Wednesday, December 29, 2010

Monsieur LeCaros, you are a bad bad man

With the Pyramids off the list, it was time to discover the rest of Egypt. When in Egypt, do as the Egyptians, follow the Nile. We jumped on an overnight train south, to the town of Aswan.
Although within the political boundaries of Egypt, Aswan is distinctly Nubian, a very different culture than the north, much more African than Arab.
The general vibe is much more laid back and we spent 3 days visiting temples, wandering souqs for a bargain, drinking tea, watching sunsets, and smoking more sheesha.

Feluccas, (small Nubian sail boats) cruise the blue, beautiful Nile...

The Aswan souq has been paved over and cater completely to tourists (coming off the Nile cruise ships sailing between Luxor and Aswan). It does not have the same charm of the souqs in Morocco or Instanbul, but there is still some occasional cool finds.
Baskets and baskets of spices make wandering the souq a pleasant experience for the nose...

Know of any place where you can buy a purse AND a Sudanese sword?

Come on, make me WANT to buy the burqa... you've taken a risk, moved away from basic black, then you throw it on the creepiest mannequins ever and prop them up against a green corrugated metal back drop... definitely not Fierce.
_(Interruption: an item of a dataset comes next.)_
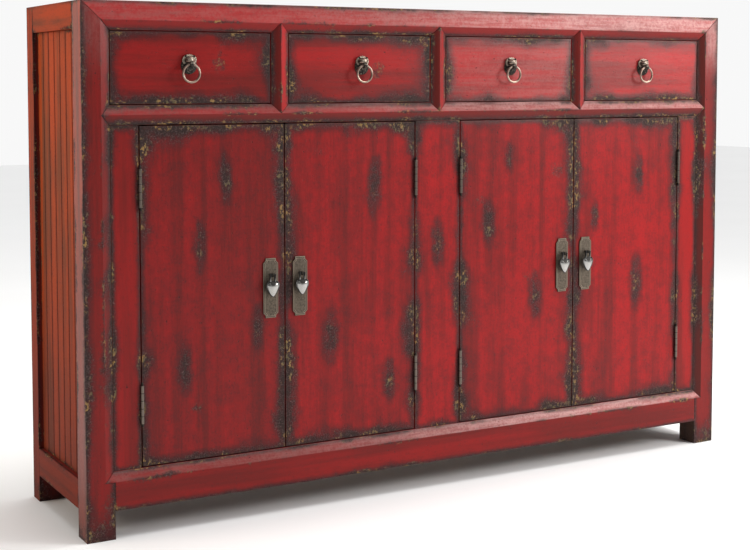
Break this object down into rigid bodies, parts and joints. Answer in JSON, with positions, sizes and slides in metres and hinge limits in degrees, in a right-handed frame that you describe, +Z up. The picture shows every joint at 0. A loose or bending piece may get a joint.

A cheap, easy Egyptian staple is Koushry which is a bowl of small pasta noodles, topped with garbonzo beans, fried onions, tomato sauce and pepper. Carb bomb, but delicious.
And the secret to eating local?... learn to read Arabic numbers.


Roughly 300 km south of Aswan lies the town of Abu Simbel, which is home to the famous twin temples of Rameses II and his queen, Nefertari. The temples are stunning... fronted by 4 giant statues (20m) of the man himself... clearly he had no self confidence issues.

Looking good in profile...


Now if they change their menus to ancient hierogylphs, I am screwed.

Tourists have been visiting Egypt for centuries, but Western interest really ignitied in the 1800s, starting with the French. Apparently, it did not occur to Mousier LeCaros that defacing a 5000 year old monument was a bad idea...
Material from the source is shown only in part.